(394b) Polymorph Screening Using Microfluidics | AIChE

(394b) Polymorph Screening Using Microfluidics

Authors 

Bhamidi, V. - Presenter, University of Illinois at Urbana-Champaign
He, G. - Presenter, University of Illinois at Urbana-Champaign


Materials often crystallize into solid phases that are chemically identical but differ widely in morphology and physical properties. The different forms of the crystals of the same compound are referred to as polymorphs and they may result from differences in the conformation of the molecule and / or packing arrangement of the molecules in the lattice. Polymorphs of the pharmaceutical compounds vary significantly in solid-state properties like crystal shape, density, dissolution rate etc., which influence not only the ease of process handling in manufacturing, but also the efficacy and shelf-life of the drug. Thus, the pharmaceutical industry is often faced with the challenge of discovering and characterizing the various crystalline forms of the active pharmaceutical ingredients (API).
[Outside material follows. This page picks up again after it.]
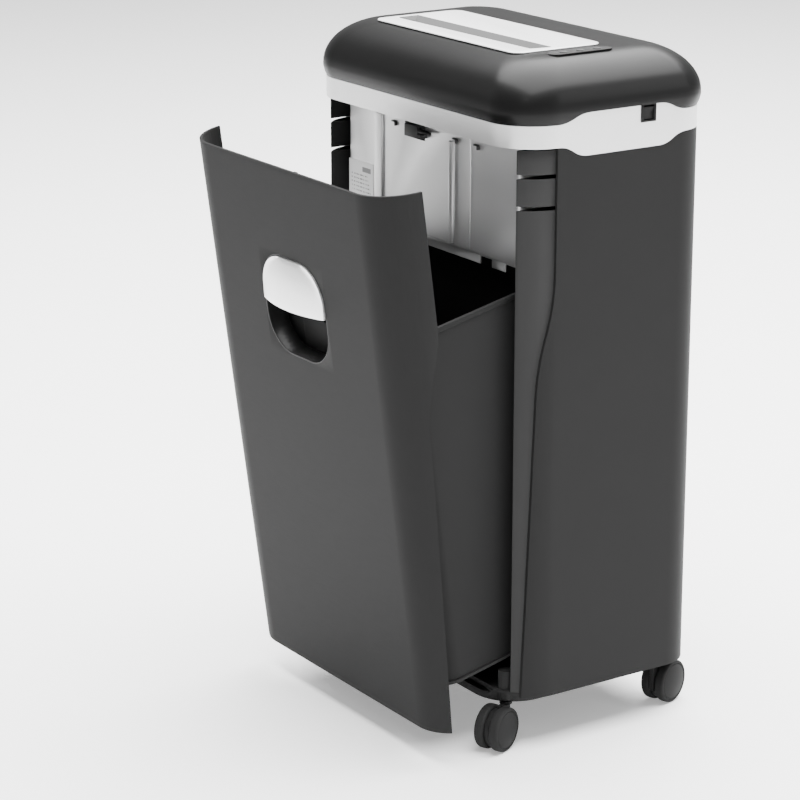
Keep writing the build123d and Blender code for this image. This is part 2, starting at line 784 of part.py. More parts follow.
def waste_bin():
    shell_plan = plan(bin_half, bin_front, bin_rear, bin_corner, bin_corner)
    inner_plan = plan(bin_half - bin_wall, bin_front + bin_wall, bin_rear - bin_wall,
                      bin_corner - bin_wall, bin_corner - bin_wall)
    rim_plan = plan(bin_half + rim_out, bin_front - rim_out, bin_rear + rim_out,
                    bin_corner + rim_out, bin_corner + rim_out)
    body = slab(shell_plan, 60, 560) & bin_slice(bin_low, bin_high, -130, 130)
    body += slab(rim_plan, 60, 560) & bin_slice(bin_high - rim_tall, bin_high, -130, 130)
    body -= slab(inner_plan, 60, 560) & bin_slice(bin_low + bin_wall, bin_high + 20, -130, 130)
    pad = box(-pad_half, pad_half, bin_front - pad_proud, bin_front + 1, pad_low, pad_high)
    pad = fillet(pad.edges().filter_by(Axis.Y), 8)
    return opened(body + pad)


def bin_carrier():
    tray_plan = plan(bin_half + carrier_lip, bin_front - carrier_lip, bin_rear + carrier_lip,
                     bin_corner + carrier_lip, bin_corner + carrier_lip)
    tray = slab(tray_plan, 60, 560) & bin_slice(bin_low - carrier_thick, bin_low, -130, 130)
    upright = -base_front + 0.5
    tray += box(-100, 100, upright, bin_front - carrier_lip + 8, bin_low - 4, bin_low - 1)
    tray += box(-100, 100, upright, upright + 3, bin_low - 4, bin_low + 40)
    for side in (-1, 1):
        tray -= rod_y(side * 70, 124, screw_radius, -125, -80)
        x = side * bracket_x
        leg = side_profile([(heel_y - 30, 104), (heel_y - 8, heel_z - 7), (heel_y + 8, heel_z - 7),
                            (heel_y + 30, 106)], [(heel_y - 8, heel_z - 7, 5), (heel_y + 8, heel_z - 7, 5)],
                           x - bracket_thick / 2, x + bracket_thick / 2)
        leg -= slab(tray_plan, 60, 560) & bin_slice(bin_low - carrier_thick / 2, bin_low + 60, -130, 130)
        tray += leg - rod_x(heel_y, heel_z, heel_axle_radius + run_fit, x - 9, x + 9)
    return opened(tray)


def door_screws():
    screws = [screw_y(side * 70, 124, -base_front + 3.5, 8.5, -1) for side in (-1, 1)]
    return opened(Compound(screws))


def heel_axle():
    end = roller_x + roller_thick / 2 + 1.5
    axle = rod_x(heel_y, heel_z, heel_axle_radius, -end + 1.5, end - 1.5)
    return opened(axle + rod_x(heel_y, heel_z, 2.5, -end, end))


def heel_rollers():
    rollers = []
    for side in (-1, 1):
        x = side * roller_x
        roller = rod_x(heel_y, heel_z, roller_radius, x - roller_thick / 2, x + roller_thick / 2)
        rollers.append(opened(roller - rod_x(heel_y, heel_z, heel_axle_radius + run_fit, x - 20, x + 20)))
    return Compound(rollers)


# ---------------------------------------------------------------- casters
def caster_place(name):
    x, y, heading = casters[name]
    return Pos(x, y, 0) * Rot(0, 0, heading)


def caster_hood(name):
    """Stem, collar, web and axle pin. The trail runs along the local X axis."""
    r = wheel_radius
    t = web_thick / 2
    web = Pos(trail, 0, r) * Rot(90, 0, 0) * Cylinder(r - 3, web_thick)
    web += box(-5, trail - 2, -t, t, r - 6, collar_bottom + 1)
    hood = web + rod_z(0, 0, collar_radius, collar_bottom, collar_top)
    hood += rod_z(0, 0, stem_radius, collar_bottom, stem_top)
    reach = t + wheel_gap + wheel_thick - 1
    hood += rod_y(trail, r, axle_radius, -reach, reach)
    return caster_place(name) * hood


def caster_wheels(name):
    wheels = []
    inner = web_thick / 2 + wheel_gap
    for side in (-1, 1):
        y0, y1 = sorted((side * inner, side * (inner + wheel_thick)))
        wheel = rod_y(trail, wheel_radius, wheel_radius, y0, y1)
        wheel = fillet(wheel.edges().sort_by(Axis.Y)[-1 if side > 0 else 0], 2.5)
        depth_in = inner + wheel_thick - 0.8
        hole = rod_y(trail, wheel_radius, axle_radius + run_fit, *sorted((0, side * depth_in)))
        wheels.append(caster_place(name) * (wheel - hole))
    return Compound(wheels)


# ---------------------------------------------------------------- fasteners
def cabinet_screws():
    return Compound([screw_y(x, z, rear, 14, -1) for x, z in rear_screw_spots()])


# ---------------------------------------------------------------- assembly
def assembly():
    pieces = {
        "base_tray": base_tray(),
        "caster_sockets": caster_sockets(),
        "side_panel_right": side_panel(1),
        "side_panel_left": side_panel(-1),
        "rear_panel": rear_panel(),
        "cord_gland": cord_gland(),
        "front_pillar_right": front_pillar(1),
        "front_pillar_left": front_pillar(-1),
        "trim_band": trim_band(),
        "top_cover": top_cover(),
        "feed_plate": feed_plate(),
        "throat_guide": throat_guide(),
        "control_bezel": control_bezel(),
        "key_reverse": control_key(0),
        "key_power": control_key(1),
        "key_forward": control_key(2),
        "control_board": control_board(),
        "rocker_frame": rocker_frame(),
        "power_rocker": power_rocker(),
        "head_deck": head_deck(),
        "cutter_housing": cutter_housing(),
        "rating_label": rating_label(),
        "interlock_switch": interlock_switch(),
        "interlock_lever": interlock_lever(),
        "frame_plate_right": frame_plate(1),
        "frame_plate_left": frame_plate(-1),
        "frame_rods": frame_rods(),
        "shaft_bushes": shaft_bushes(),
        "stripper_combs": stripper_combs(),
        "cutter_shaft_rear": cutter_shaft(rear_shaft_y, gear_b[0] - 1, plate_x + 14),
        "cutter_discs_rear": cutter_discs(rear_shaft_y, disc_count + 1),
        "cutter_gears_rear": cutter_gears_rear(),
        "cutter_shaft_front": cutter_shaft(front_shaft_y, -plate_x - 3, plate_x + 14),
        "cutter_discs_front": cutter_discs(front_shaft_y, disc_count),
        "sync_gear_front": sync_gear_front(),
        "idler_gear": idler_gear(),
        "motor": motor(),
        "motor_shaft": motor_shaft(),
        "motor_pinion": motor_pinion(),
        "door_panel": door_panel(),
        "handle_cup": handle_cup(),
        "handle_grip": handle_grip(),
        "waste_bin": waste_bin(),
        "bin_carrier": bin_carrier(),
        "door_screws": door_screws(),
        "heel_axle": heel_axle(),
        "heel_rollers": heel_rollers(),
        "cabinet_screws": cabinet_screws(),
    }
    for name in casters:
        pieces["caster_hood_" + name] = caster_hood(name)
        pieces["caster_wheels_" + name] = caster_wheels(name)
    return pieces


os.makedirs("parts", exist_ok=True)
for node, shape in assembly().items():
    export_step(shape, "parts/" + node + ".step")
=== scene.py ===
"""Paper shredder with a pull-out waste bin: the looks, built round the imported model."""

import json
import logging
from dataclasses import dataclass, field
from enum import Enum
from math import cos, pi, radians, sin
from typing import Iterable, Sequence

import bmesh
import bpy
from mathutils import Matrix, Vector


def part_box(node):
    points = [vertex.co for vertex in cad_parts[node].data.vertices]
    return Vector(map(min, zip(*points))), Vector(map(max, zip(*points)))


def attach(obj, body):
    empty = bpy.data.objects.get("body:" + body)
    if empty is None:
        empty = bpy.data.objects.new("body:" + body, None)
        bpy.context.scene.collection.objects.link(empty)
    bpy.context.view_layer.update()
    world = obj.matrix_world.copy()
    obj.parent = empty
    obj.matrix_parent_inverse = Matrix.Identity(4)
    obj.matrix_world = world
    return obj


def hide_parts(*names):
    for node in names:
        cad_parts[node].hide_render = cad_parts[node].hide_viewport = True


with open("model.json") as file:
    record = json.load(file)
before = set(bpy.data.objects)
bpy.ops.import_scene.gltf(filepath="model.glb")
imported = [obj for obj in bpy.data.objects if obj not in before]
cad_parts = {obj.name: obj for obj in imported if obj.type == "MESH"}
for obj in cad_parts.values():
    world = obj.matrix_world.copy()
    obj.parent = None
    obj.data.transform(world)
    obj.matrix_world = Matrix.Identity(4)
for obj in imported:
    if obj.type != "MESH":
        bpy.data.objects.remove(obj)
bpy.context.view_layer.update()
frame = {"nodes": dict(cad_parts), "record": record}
MM = 0.001
log = logging.getLogger("shredder")


# ------------------------------------------------------------------ shader maths
class Sock:
    """A node socket that can be used in Python expressions."""

    def __init__(self, shader: "Shader", socket: bpy.types.NodeSocket) -> None:
        """Keeps the socket and the shader that it belongs to."""
        self.shader = shader
        self.socket = socket

    def _math(self, kind: str, first: object, second: object = 0.0) -> "Sock":
        """Adds one Math node.

        Args:
            kind: the node's operation.
            first: a Sock or a number.
            second: a Sock or a number.
        Returns:
            The node's result.
        """
        return self.shader.node("ShaderNodeMath", {"operation": kind}, {0: first, 1: second})

    def __add__(self, other: object) -> "Sock":
        """self + other."""
        return self._math("ADD", self, other)

    __radd__ = __add__

    def __sub__(self, other: object) -> "Sock":
        """self - other."""
        return self._math("SUBTRACT", self, other)

    def __rsub__(self, other: object) -> "Sock":
        """other - self."""
        return self._math("SUBTRACT", other, self)

    def __mul__(self, other: object) -> "Sock":
        """self * other."""
        return self._math("MULTIPLY", self, other)

    __rmul__ = __mul__

    def __truediv__(self, other: object) -> "Sock":
        """self / other."""
        return self._math("DIVIDE", self, other)

    def __gt__(self, other: object) -> "Sock":
        """1 where self is larger than other."""
        return self._math("GREATER_THAN", self, other)

    def __lt__(self, other: object) -> "Sock":
        """1 where self is smaller than other."""
        return self._math("LESS_THAN", self, other)

    def clamp(self) -> "Sock":
        """self held between 0 and 1."""
        return self._math("MINIMUM", self._math("MAXIMUM", self, 0.0), 1.0)

    def fract(self) -> "Sock":
        """Fractional part."""
        return self._math("FRACT", self)


class Shader:
    """One procedural material under construction."""

    def __init__(self, name: str) -> None:
        """Makes an empty material with its shader and its output."""
        self.material = bpy.data.materials.new("finish_" + name)
        self.material.use_nodes = True
        self.tree = self.material.node_tree
        self.tree.nodes.clear()
        self.output = self.tree.nodes.new("ShaderNodeOutputMaterial")
        self.surface = self.tree.nodes.new("ShaderNodeBsdfPrincipled")
        self.tree.links.new(self.surface.outputs[0], self.output.inputs[0])

    def node(self, kind: str, settings: dict, values: dict, out: object = 0) -> Sock:
        """Adds any node.

        Args:
            kind: the node's type.
            settings: attributes set before anything is linked.
            values: input name or number to a Sock, number or colour.
            out: name or number of the output.
        Returns:
            The chosen output.
        """
        made = self.tree.nodes.new(kind)
        for key, value in settings.items():
            setattr(made, key, value)
        for key, value in values.items():
            self._feed(made.inputs[key], value)
        return Sock(self, made.outputs[out])

    def _feed(self, socket: bpy.types.NodeSocket, value: object) -> None:
        """Links or sets one input.

        Args:
            socket: the input.
            value: a Sock to link, or a number or colour to set.
        """
        if isinstance(value, Sock):
            self.tree.links.new(value.socket, socket)
        elif isinstance(value, (tuple, list)) and len(value) == 3 and socket.type == "RGBA":
            socket.default_value = (*value, 1)
        else:
            socket.default_value = value

    def place(self, scale: Sequence[float] = (1, 1, 1)) -> Sock:
        """Object coordinates through a Mapping node that stretches them."""
        coords = self.node("ShaderNodeTexCoord", {}, {}, "Object")
        return self.node("ShaderNodeMapping", {}, {"Vector": coords, "Scale": scale})

    def axes(self) -> tuple[Sock, Sock, Sock]:
        """Object X, Y and Z as numbers, in metres."""
        coords = self.node("ShaderNodeTexCoord", {}, {}, "Object")
        split = self.node("ShaderNodeSeparateXYZ", {}, {0: coords})
        outputs = split.socket.node.outputs
        return Sock(self, outputs[0]), Sock(self, outputs[1]), Sock(self, outputs[2])

    def noise(self, scale: float, detail: float = 2.0, rough: float = 0.5,
              stretch: Sequence[float] = (1, 1, 1)) -> Sock:
        """Noise value from 0 to 1, at so many features a metre."""
        values = {"Vector": self.place(stretch), "Scale": scale, "Detail": detail, "Roughness": rough}
        return self.node("ShaderNodeTexNoise", {}, values)

    def cells(self, scale: float) -> Sock:
        """Distance to the nearest cell point, for grain."""
        return self.node("ShaderNodeTexVoronoi", {}, {"Vector": self.place(), "Scale": scale})

    def mix(self, factor: object, first: object, second: object) -> Sock:
        """Mixes two colours."""
        values = {0: factor, 6: first, 7: second}
        return self.node("ShaderNodeMix", {"data_type": "RGBA"}, values, 2)

    def bump(self, height: Sock, strength: float, distance: float) -> Sock:
        """Bump from a height, with its distance in metres."""
        return self.node("ShaderNodeBump", {}, {"Height": height, "Strength": strength, "Distance": distance})

    def finish(self, **sockets: object) -> bpy.types.Material:
        """Feeds the shader's sockets.

        Args:
            **sockets: input names, with their spaces written as underscores, and their values.
        Returns:
            The material.
        """
        for name, value in sockets.items():
            self._feed(self.surface.inputs[name.replace("_", " ")], value)
        return self.material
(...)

Existing screening protocols often use anti-solvent crystallization and evaporation / cooling of the solution with little or no control over the mixing of anti-solvent and the rate of solvent evaporation.

A significant interest exists in the pharmaceutical industry for rapid polymorph screening techniques that reduce the time, effort and material consumed. Towards that end, we are developing a microfluidic solution for high throughput polymorph screening. Microfluidic technology provides a methodology to actively regulate the rapid micromixing at micron length scales. By using a combinatorial approach, several screening experiments can be performed simultaneously and the material consumption can be minimized.

In this work, we will discuss a ?first generation' microfluidic mixer design that effects anti-solvent crystallization. The solution and anti-solvent flow inside a microfluidic channel and the mixing of the liquids is due only to diffusion. Also, the rate of mixing and the composition of the liquid phase can be varied by changing the flow rates and concentrations, thus influencing the polymorph selectivity. We present the results of our experiments on some model systems and discuss the applicability of the concept towards the development of a high throughput microfluidic device for rapid polymorph screening.